Irving Berlin's MISS LIBERTY To Get U.K. Premiere In Concert Production With Four Cut Songs
With Americans settling into post-war prosperity and G.I.s happy to be home again, Irving Berlin's MISS LIBERTY was one of the most highly anticipated Broadway musicals of the late 1940s. The songwriter who gave the country its beloved "God Bless America" was now working on a musical about the Statue of Liberty, with a song called, "Give Me Your Tired, Your Poor," based on the immortal words of Emma Lazarus.
Robert E. Sherwood's book had Eddie Albert starring as an 1885 American newspaper photographer who sets out to Paris to find the model for New York Harbor's newest resident, but when he finds the wrong woman, political and romantic complications ensue.
Alas, MISS LIBERTY did not win the hearts of theatregoers and it's perfectly respectable 308 performance run was credited mostly to a healthy advance sale.
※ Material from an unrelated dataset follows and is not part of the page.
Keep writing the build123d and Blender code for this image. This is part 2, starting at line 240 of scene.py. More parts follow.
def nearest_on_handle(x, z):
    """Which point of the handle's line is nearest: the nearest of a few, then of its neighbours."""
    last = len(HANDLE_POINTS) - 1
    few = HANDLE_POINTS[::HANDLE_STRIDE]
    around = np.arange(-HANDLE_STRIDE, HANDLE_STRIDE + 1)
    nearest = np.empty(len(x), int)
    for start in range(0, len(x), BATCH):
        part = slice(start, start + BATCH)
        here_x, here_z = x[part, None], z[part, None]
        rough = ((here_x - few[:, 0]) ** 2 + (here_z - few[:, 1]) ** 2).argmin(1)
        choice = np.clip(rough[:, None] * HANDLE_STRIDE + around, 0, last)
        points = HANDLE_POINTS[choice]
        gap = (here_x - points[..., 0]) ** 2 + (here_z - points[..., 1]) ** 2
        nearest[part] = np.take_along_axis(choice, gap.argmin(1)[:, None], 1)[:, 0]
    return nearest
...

The Stage reports that MISS LIBERTY is finally receiving a U.K. premiere in a concert production, using Don Walker's original orchestrations, staged on December 10th at the University of Sheffield's Frith Hall after the discovery of four cut songs from the score by senior lecturer in musicology, Dominic McHugh.
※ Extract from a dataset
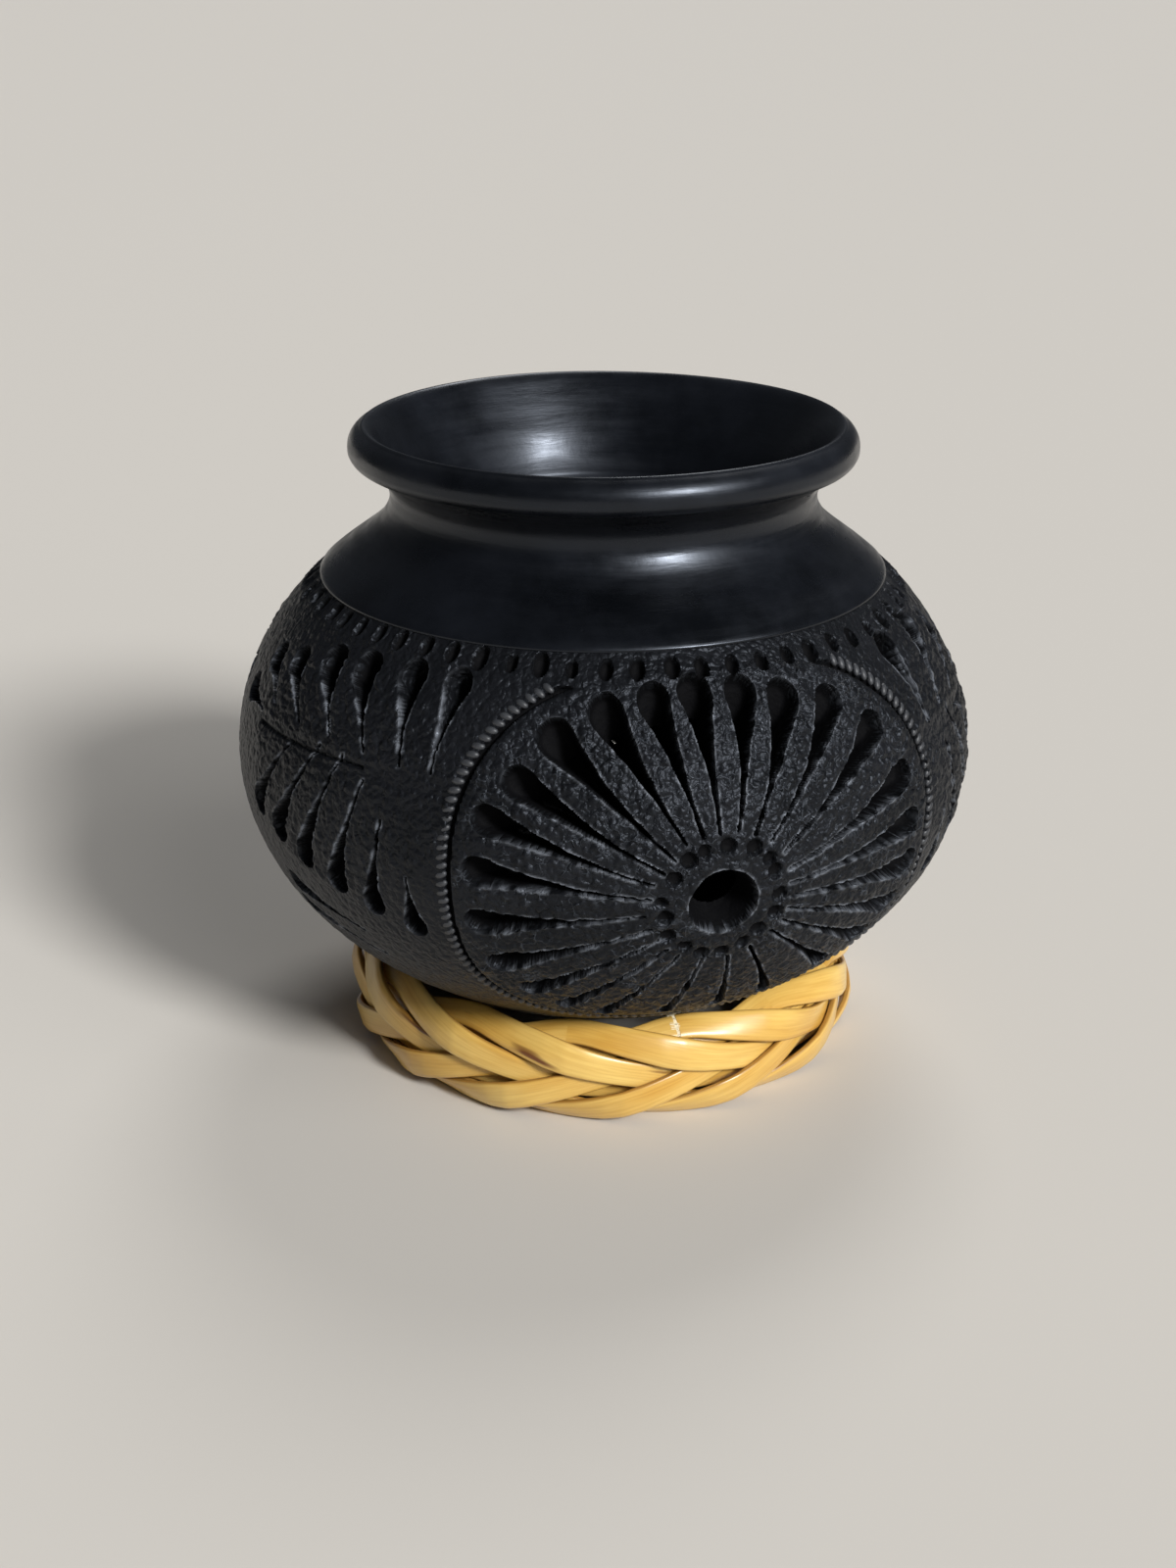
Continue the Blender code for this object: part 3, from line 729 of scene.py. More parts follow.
def groove(window, distance, half_width, deep):
    """Cut a round-bottomed groove where the distance to its line is small."""
    cut = deep * np.clip(1.0 - (distance / half_width) ** 2, 0.0, 1.0) ** GROOVE_POWER
    raise_to(depth, window, cut)


for flower in FLOWERS_ACROSS:
    window, x, y = near((flower, HEART_UP), BORDER_HALF_WIDTH + 3.0)
    distance = np.hypot(x, y) - border_radius(np.arctan2(y, x))
    distance = np.where(y + HEART_UP < BORDER_TOP, distance, FAR_AWAY)
    groove(window, distance, GROOVE_HALF_WIDTH, GROOVE_DEPTH)

# %% The midribs of the leaves
MIDRIB_STARTS = 12.0  # out from the leaf's first slot
MIDRIB_HALF_WIDTH = 0.38
MIDRIB_DEPTH = 0.42
MIDRIB_SWAY = 0.4

for flower in FLOWERS_ACROSS:
    for side, count in LEAVES:
        first = side * (LEAF_START + MIDRIB_STARTS)
        last = side * (LEAF_START + (count - 1) * LEAF_PITCH + TIP_SHIFT - 1.0)
        middle, half = flower + (first + last) / 2, abs(last - first) / 2
        window, x, y = near((middle, MIDRIB_UP), half)
        line = np.where(np.abs(x) < half, y - MIDRIB_SWAY * np.sin(x / 9.0), FAR_AWAY)
        groove(window, line, MIDRIB_HALF_WIDTH, MIDRIB_DEPTH)
print("grooves: round", len(FLOWERS_ACROSS), "flowers and along", 2 * len(LEAVES), "midribs")

# %% [markdown]
# ## The hammered ground
# The ground was roughened with a textured paddle, which left lumps about 2 mm across. They
# come from a cell pattern in space, so they don't stretch where the wall curves. They are
# strongest on the petals and between the leaf's slots, and fade out towards the shoulder
# and the foot. The same numbers say where the edges are painted paler, for wear and as a
# painted highlight, and where the cuts get painted shade. The same numbers say where hands have
# worn the clay.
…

The Berlin estate has given permission for the additional songs to be heard for one night only.
Neither the production's website nor the article state the titles of the cut songs, but it's known that "The Honorable Profession of the Fourth Estate," "What Do I Have To Do To Get My Picture In The Paper," "I'll Know Better Next Time" and "Mrs. Monotony" were all cut before the Broadway opening.
That last song was originally titled "Mr. Monotony" and was filmed for the MGM movie EASTER PARADE, sung by Judy Garland, but cut from the film. After being cut from MISS LIBERTY, "Mr. Monotony" was cut from both the Broadway-bound production of CALL ME MADAM and the film THERE'S NO BUSINESS LIKE SHOW BUSINESS, both times intended to be sung by Ethel Merman.